F&B specific – Chipotle has earned the top two spots in food related searches as it agrees to pay $25 million in fines in response to the tainted food it served from 2015 to 2018 that sickened 1,1000 customers.
Heroes– who’s making the news for doing the right thing:
- Two insurers — Allstate and American Family Insurance — announced Monday they will give back about $800 million to their auto insurance customers because people are driving far less during the coronavirus crisis. Allstate said it will refund about 15% of premiums paid by its customers in April and May, which comes to a total of about $600 million.
- Wines from Union Square Hospitality Group restaurants including Gramercy Tavern, The Modern, Union Square Cafe, Maialino, and Marta are up for bids starting today. Following the news that Danny Meyer’s massively popular Shake Shack chain returned its $10 million small business loan, Meyer has now teamed up with Zachys Wine to auction off rare bottles from the wine cellars of his fine-dining restaurants to raise money for HUGS, Union Square Hospitality Group’s employee relief fund. The fund has so far awarded over $700,000 in grants. Zachys expects the sale, which offers wines from the cellars from Meyer’s restaurants Gramercy Tavern, The Modern, Union Square Cafe, Maialino, and Marta, to realize in excess of $1,000,000 in addition to that.
- José Andrés has mobilized his nonprofit, World Central Kitchen, to help feed emergency dispatchers, sanitation workers, and families in need all across the country. On Twitter, he’s been a vocal advocate for government action to keep food banks funded and save small businesses, and on Thursday, he announced an impressive commitment to healthcare workers: Once his restaurants reopen, they’ll eat for free for the rest of the year.
- In a release from the Bill & Melinda Gates Foundation: “This year marks the twentieth anniversary of the Bill & Melinda Gates Foundation. With a pandemic bringing painful human, social, and economic costs, it’s not a time for celebration. But it does feel that the investments we’ve made, expertise we’ve built, and experience we’ve gained over the last two decades has prepared us for this moment. From day one, the foundation has embraced a data-led, evidence-based approach to improving health, reducing poverty, and expanding opportunity. We rely on scientific and technical expertise. Together, these building blocks mean that in addition to our financial resources, we have the capacity and capability to play a significant role in the COVID-19 response. This is a unique situation; we are in a unique position to help. And today, we are announcing additional funding of $150 million that brings our total commitment so far to more than $250 million.”
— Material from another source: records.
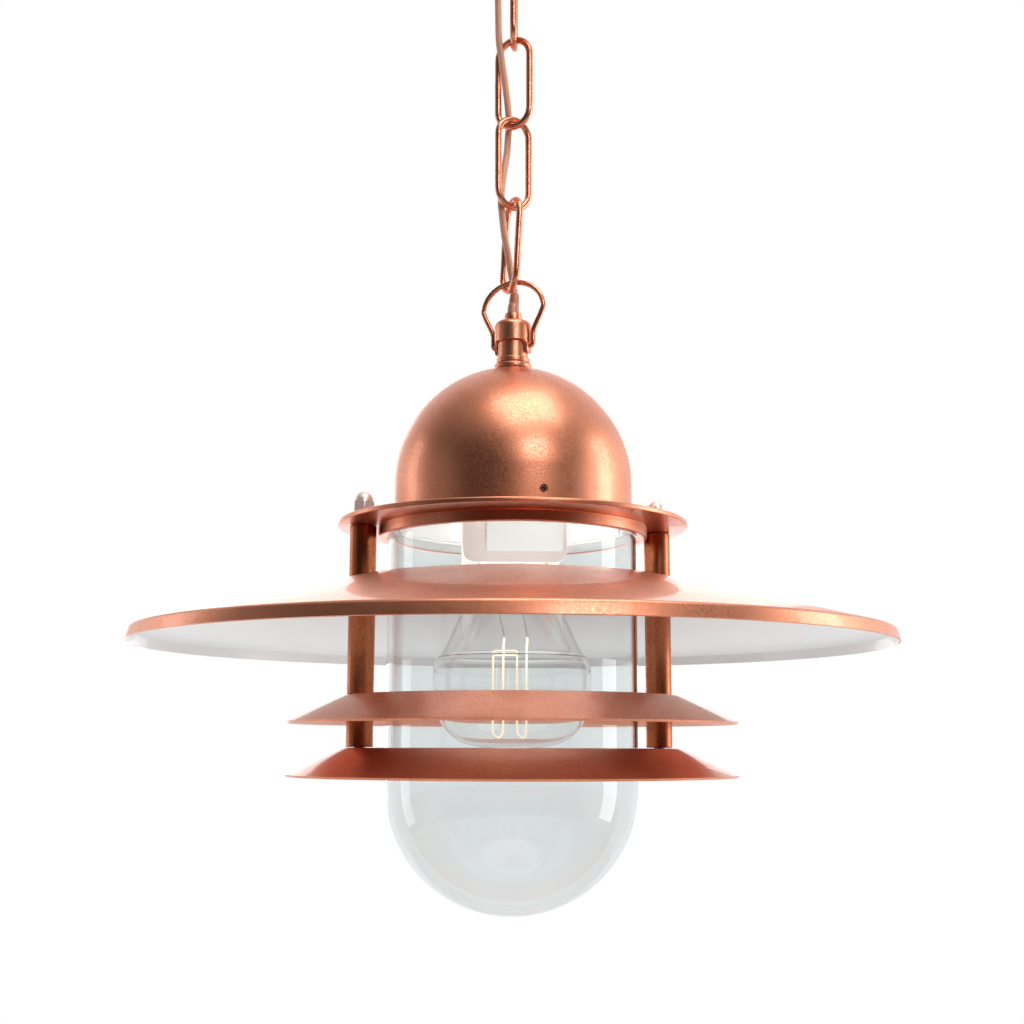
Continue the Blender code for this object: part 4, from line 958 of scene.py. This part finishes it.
gasket = spun(
    "gasket_ring",
    eased(
        [
            (jar_inner, gasket_high.z, 0),
            (jar_radius, gasket_high.z, 0.0003),
            (jar_radius, gasket_low.z, 0.0003),
            (jar_inner, gasket_low.z, 0.0003),
            (jar_inner, gasket_high.z, 0),
        ]
    )[:-1],
    "lantern",
    160,
)
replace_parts(wears(gasket, SILICONE), "gasket")

# ------------------------------------------------------------------ shades
# Three rings of spun copper sheet round the glass: a wide cone with a turned-down lip and two narrow louvres
# below it. Each has a flat inner band where the posts pass through, and the wide one is white underneath.
band_inner, band_outer = 0.0700, 0.0875


def shade(name, node, corners, columns, under):
    """A sheet that follows (radius, height, bend) corners from its inner edge to its rim.

    The lower line is the upper one moved by the sheet's thickness along its own normal.
    """
    upper = eased(corners, 6)
    run = np.gradient(upper, axis=0)
    run /= np.linalg.norm(run, axis=1)[:, None]
    lower = upper + np.stack([run[:, 1], -run[:, 0]], 1) * SHEET
    chain = np.concatenate([upper, lower[::-1]])
    slots = [0] * len(upper) + [1] * (len(lower) - 1) + [0]
    piece = spun(name, chain, "lantern", columns, slots=slots)
    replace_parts(wears(piece, SATIN_COPPER, under), node)
    return piece


shade_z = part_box("wide_shade")[1].z
shade(
    "wide_shade_sheet",
    "wide_shade",
    [
        (band_inner, shade_z, 0),
        (band_outer, shade_z, 0.010),
        (0.1983, shade_z - 0.0275, 0.0022),
        (0.2000, shade_z - 0.0337, 0),
    ],
    288,
    ENAMEL,
)
for name in ("upper_louvre", "lower_louvre"):
    louvre_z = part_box(name)[1].z
    shade(
        name + "_sheet",
        name,
        [
            (band_inner, louvre_z, 0),
            (band_outer, louvre_z, 0.006),
            (0.1182, louvre_z - 0.0136, 0),
        ],
        240,
        SATIN_COPPER,
    )

# ------------------------------------------------------------------ posts
# Each post is a steel rod with three copper sleeves between the sheets. A polished cap nut closes it above
# the top plate, and a plain hexagon nut draws it up below the lowest louvre.
POLISHED = finish_of(
    "polished copper", (0.93, 0.74, 0.66), (0.97, 0.84, 0.78), (0.24, 0.38), metallic=0.45, speckle=800.0,
    cloud=200.0, relief=0.00001,
)
# The post sleeves wear a darker copper than the sheets.
DARKER_SLEEVE_COPPER = finish_of(
    "darker sleeve copper", (0.37, 0.105, 0.042), (0.56, 0.185, 0.088), (0.28, 0.42), speckle=950.0, relief=0.00006
)


def hexagon_nut(name, post_x, foot, top, dome_radius=0.0, dome_top=0.0, flange=0.0, flange_height=0.0):
    """A chamfered hexagon nut, which may have a flange below and a dome above.

    The hexagon's radius at angle a is half its width over the cosine of a's distance from the middle of its
    flat. A chamfer cuts it to a cone near its top and foot, and the dome is a quarter of an oval.
    """
    columns = 96
    a = np.linspace(0.0, 2.0 * np.pi, columns, endpoint=False)
    flat = np.mod(a + np.pi / 6.0, np.pi / 3.0) - np.pi / 6.0
    across = 0.0105
    hexagon = across / 2.0 / np.cos(flat)
    corner = across / math.sqrt(3.0)
    hex_foot = foot + flange_height
    chamfer = corner - across / 2.0
    tall = top - hex_foot
    heights = np.concatenate([np.linspace(0.0, chamfer, 5), np.linspace(tall - chamfer, tall, 5)])
    from_end = np.minimum(heights, tall - heights)
    limit = corner - np.maximum(chamfer - from_end, 0.0) * 0.9
    rows = [np.zeros(columns)]
    levels = [foot]
    if flange:
        soft = 0.0003
        for inset, level in ((soft, foot), (0.0, foot + soft), (0.0, hex_foot - soft), (soft, hex_foot)):
            rows.append(np.full(columns, flange - inset))
            levels.append(level)
    for level, cut in zip(heights, limit):
        rows.append(np.minimum(hexagon, cut))
        levels.append(hex_foot + level)
    if dome_radius:
        for radius, level in bent((0.0, top), dome_radius, 0.0, 90.0, 14, (dome_top - top) / dome_radius):
            rows.append(np.full(columns, max(radius, 0.0)))
            levels.append(level)
        rows[-1][:] = 0.0
    else:
        rows.append(np.zeros(columns))
        levels.append(top)
    radius, level = np.stack(rows), np.array(levels)[:, None]
    points = np.stack([post_x + radius * np.cos(a), radius * np.sin(a), np.repeat(level, columns, 1)], -1)
    return surface(name, points, "lantern")


for side in ("left", "right"):
    for part in (1, 2, 3):
        sleeve_low, sleeve_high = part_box(f"post_sleeve_{side}_{part}")
        post_x = (sleeve_low.x + sleeve_high.x) / 2
        turned(
            f"post_tube_{side}_{part}", f"post_sleeve_{side}_{part}", DARKER_SLEEVE_COPPER,
            [
                (0.0033, sleeve_high.z, 0),
                (0.0070, sleeve_high.z, 0.0005),
                (0.0070, sleeve_low.z, 0.0005),
                (0.0033, sleeve_low.z, 0),
            ],
            72, at=(post_x, 0.0),
        )
    cap_low, cap_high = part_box(f"acorn_nut_{side}")
    hexagon_top = cap_low.z + 0.0102
    acorn = hexagon_nut(f"cap_nut_{side}", post_x, cap_low.z, hexagon_top, 0.0051, cap_high.z, 0.0064, 0.0014)
    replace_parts(wears(acorn, POLISHED), f"acorn_nut_{side}")
    foot_low, foot_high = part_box(f"lower_nut_{side}")
    lower = hexagon_nut(f"foot_nut_{side}", post_x, foot_low.z, foot_high.z)
    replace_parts(wears(lower, ZINC), f"lower_nut_{side}")
    wears(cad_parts[f"threaded_rod_{side}"], ZINC)

# ------------------------------------------------------------------ lamp
# A steel strap hangs from the neck tube inside the dome and carries a porcelain holder. Its front leg bears
# a blank white rating plate. The bulb is clear, with a brass cap and a long looped filament.
# The strap's steel is pale, and its pink tint is a painted reflection of the copper round it.
STRAP_STEEL_WITH_PAINTED_REFLECTION = finish_of(
    "pale pressed steel with painted copper reflection", (0.80, 0.68, 0.63), (0.92, 0.82, 0.78), (0.30, 0.45), metallic=0.35, cloud=60.0
)
BLANK_WHITE = finish_of(
    "blank white plate", (0.86, 0.86, 0.85), (0.91, 0.91, 0.90), (0.3, 0.4), metallic=0.0, relief=0.00001
)
BRASS = finish_of("brass", (0.62, 0.43, 0.16), (0.82, 0.62, 0.30), (0.22, 0.38), cloud=180.0)
wears(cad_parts["lamp_bracket"], STRAP_STEEL_WITH_PAINTED_REFLECTION)
wears(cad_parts["rating_plate"], BLANK_WHITE)
for nut in ("crown_nut", "bracket_nut"):
    wears(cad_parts[nut], ZINC)
for brass in ("screw_shell", "centre_contact", "bulb_cap", "bulb_tip"):
    wears(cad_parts[brass], BRASS)
wears(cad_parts["lamp_holder"], GLAZED)

BULB_GLASS = clear_glass("blown bulb glass", (0.985, 0.985, 0.98), 35.0, (0.0, 0.02))
bulb_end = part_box("bulb_glass")[0].z
cap_edge = bulb_end + 0.1218
bulb_wide = bulb_end + 0.0370
bulb_top = cap_edge + 0.0050
bulb_neck = 0.0121
bulb_outside = fair(
    [
        (bulb_neck, bulb_top),
        (bulb_neck, cap_edge + 0.0005),
        (0.0134, cap_edge - 0.0060),
        (0.0170, cap_edge - 0.0170),
        (0.0203, cap_edge - 0.0290),
        (0.0245, cap_edge - 0.0440),
        (0.0362, cap_edge - 0.0700),
        (0.0404, bulb_wide + 0.0095),
        (0.0420, bulb_wide),
        (0.0411, bulb_wide - 0.0130),
        (0.0386, bulb_wide - 0.0215),
        (0.0337, bulb_wide - 0.0285),
        (0.0257, bulb_wide - 0.0338),
        (0.0142, bulb_wide - 0.0363),
        (0.0, bulb_end),
    ],
    8,
)
bulb_outside[-1] = (0.0, bulb_end)
bulb_outside[:, 0] = np.maximum(bulb_outside[:, 0], 0.0)
bulb_wall = 0.0008
run = np.gradient(bulb_outside, axis=0)
run /= np.linalg.norm(run, axis=1)[:, None]
bulb_inside = bulb_outside + np.stack([run[:, 1], -run[:, 0]], 1) * bulb_wall
bulb_inside[-1] = (0.0, bulb_end + bulb_wall)
bulb_inside[:, 0] = np.maximum(bulb_inside[:, 0], 0.0)
bulb = spun("bulb_envelope", np.concatenate([bulb_outside[::-1], bulb_inside]), "lantern", 128)
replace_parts(wears(bulb, BULB_GLASS), "bulb_glass")

stem_low, stem_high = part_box("bulb_stem")
stem_flare = bulb_neck - bulb_wall - 0.0003
stem_profile = eased(
    [
        (0.0, stem_low.z, 0),
        (0.0029, stem_low.z, 0.0012),
        (0.0042, stem_low.z + 0.0070, 0.004),
        (0.0050, stem_high.z - 0.0130, 0.006),
        (stem_flare, stem_high.z - 0.0015, 0.0005),
        (stem_flare, stem_high.z, 0.0004),
        (0.0, stem_high.z, 0),
    ],
    8,
)
stem = spun("bulb_stem_glass", stem_profile, "lantern", 64)
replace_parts(wears(stem, BULB_GLASS), "bulb_stem")

lead_top = stem_low.z - 0.0003
lead_foot = lead_top - 0.0195
NICKEL = finish_of("nickel wire", (0.60, 0.56, 0.50), (0.78, 0.74, 0.68), (0.2, 0.35), cloud=400.0)
for number, (start, bend, end) in enumerate(
    (
        ((-0.0020, 0.0002), (-0.0067, 0.0011), (-0.0042, 0.0007)),
        ((0.0020, -0.0002), (0.0050, -0.0009), (0.0079, -0.0014)),
    ),
    1,
):
    lead_line = fair(
        [(*start, lead_top), (*start, lead_top - 0.0012), (*bend, lead_top - 0.0065), (*end, lead_foot)], 14
    )
    lead = swept(f"lead_wire_{number}", lead_line, 0.00045, (0.3, 1.0, 0.0), "lantern", sides=12)
    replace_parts(wears(lead, NICKEL), f"filament_lead_{number}")

WARM_TUNGSTEN = bpy.data.materials.new("warm filament")
WARM_TUNGSTEN.use_nodes = True
warm_nodes, warm_links = WARM_TUNGSTEN.node_tree.nodes, WARM_TUNGSTEN.node_tree.links
warm = warm_nodes["Principled BSDF"]
warm.inputs["Roughness"].default_value = 0.45
warm_place = warm_nodes.new("ShaderNodeTexCoord")
warm_turns = warm_nodes.new("ShaderNodeTexNoise")
warm_turns.inputs["Scale"].default_value = 900.0
warm_links.new(warm_place.outputs["Object"], warm_turns.inputs["Vector"])
warm_ramp = warm_nodes.new("ShaderNodeValToRGB")
warm_ramp.color_ramp.elements[0].color = (0.86, 0.62, 0.34, 1.0)
warm_ramp.color_ramp.elements[1].color = (1.0, 0.90, 0.72, 1.0)
warm_links.new(warm_turns.outputs["Fac"], warm_ramp.inputs[0])
warm_links.new(warm_ramp.outputs[0], warm.inputs["Base Color"])
warm_links.new(warm_ramp.outputs[0], warm.inputs["Emission Color"])
warm.inputs["Emission Strength"].default_value = 0.9
filament_top = lead_foot - 0.0010
filament_low = bulb_end + 0.0050
cross_z = filament_top - 0.0080
filament_points = [
    (-0.0042, 0.0007, filament_top),
    (-0.0038, 0.0060, filament_top - 0.0060),
    (-0.0034, 0.0077, filament_low + 0.0030),
    (-0.0066, 0.0036, filament_low),
    (-0.0105, -0.0012, filament_low + 0.0030),
    (-0.0105, -0.0012, cross_z - 0.0010),
    (-0.0095, -0.0022, cross_z),
    (0.0004, -0.0078, cross_z),
    (0.0012, -0.0083, cross_z - 0.0010),
    (0.0012, -0.0083, filament_low + 0.0030),
    (0.0050, -0.0040, filament_low),
    (0.0082, 0.0026, filament_low + 0.0030),
    (0.0082, 0.0020, filament_top - 0.0060),
    (0.0079, -0.0014, filament_top),
]


def crisp(points):
    """A straight-sided line through points, cut into short steps so that its bends stay crisp but round."""
    given = np.asarray(points, float)
    steps = np.linspace(0.0, 1.0, 13)[:-1, None]
    runs = [first + (last - first) * steps for first, last in zip(given, given[1:])]
    line = np.concatenate([*runs, given[-1:]])
    for _ in range(3):
        line[1:-1] = (line[:-2] + 2.0 * line[1:-1] + line[2:]) / 4.0
    return line


filament = swept("filament_wire", crisp(filament_points), 0.0005, (0.49, 0.87, 0.12), "lantern", sides=10)
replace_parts(wears(filament, WARM_TUNGSTEN), "filament")
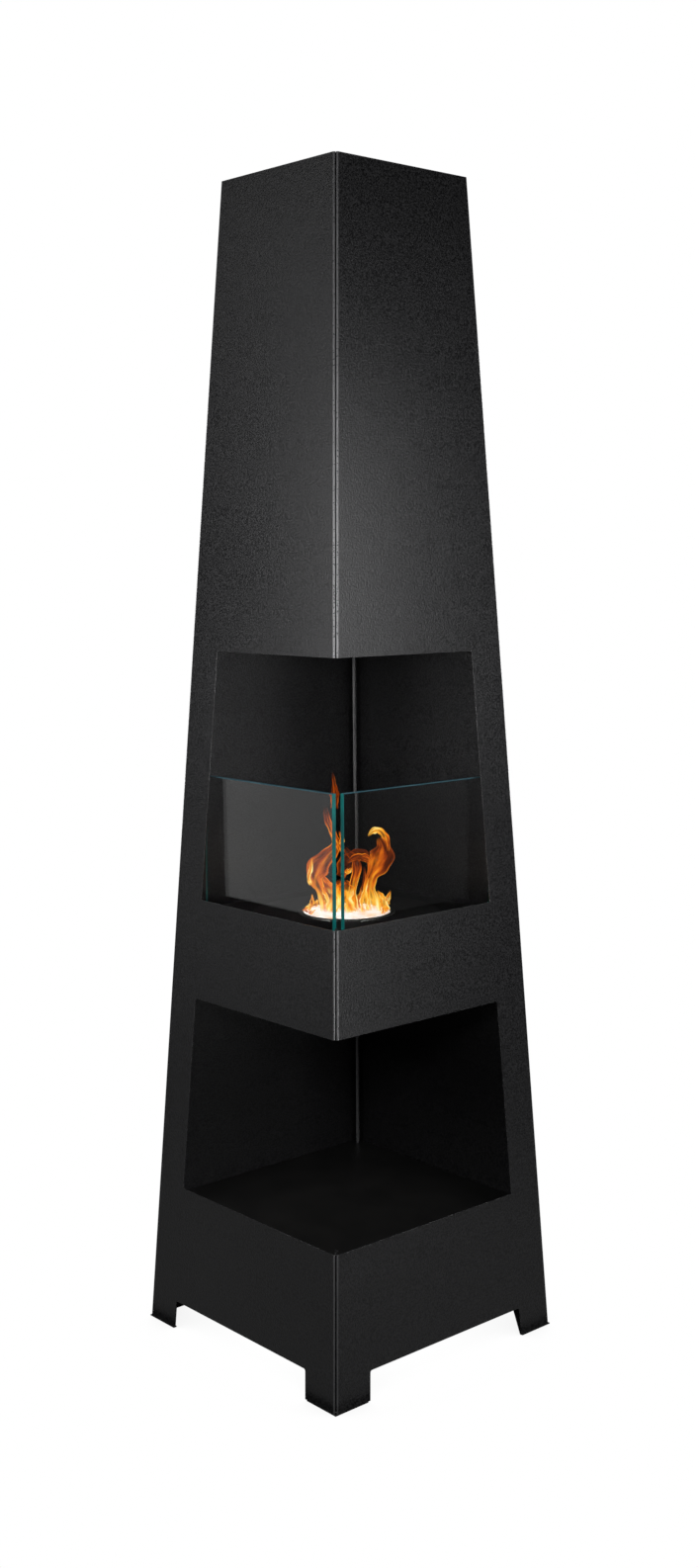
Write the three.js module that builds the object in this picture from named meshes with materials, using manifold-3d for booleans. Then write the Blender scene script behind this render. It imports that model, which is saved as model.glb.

What is summer without a cookout? Oscar Mayer has found a solution to the typical backyard, summer cookouts with its latest campaign, Front Yard Cookout.
This new campaign is suggesting people do a Front Yard Cookout on May 2 where they can see their neighbors, but from a distance of at least 12 hot dogs apart. However, from now until the end of May, each time someone shares an image from a cookout with the #FrontYardCookout Oscar Mayer will donate a meal to Feeding America, which is already getting 1 million meals from the Kraft Heinz brand.
During this epidemic, brands are having to go above and beyond to rethink its typical strategies, with ones in line with today’s current health concerns, while still engaging its audience. Oscar Mayer pairing a social distancing approach with charity, during its busiest season is just another example of how brands are utilizing their platform to spread positivity and awareness.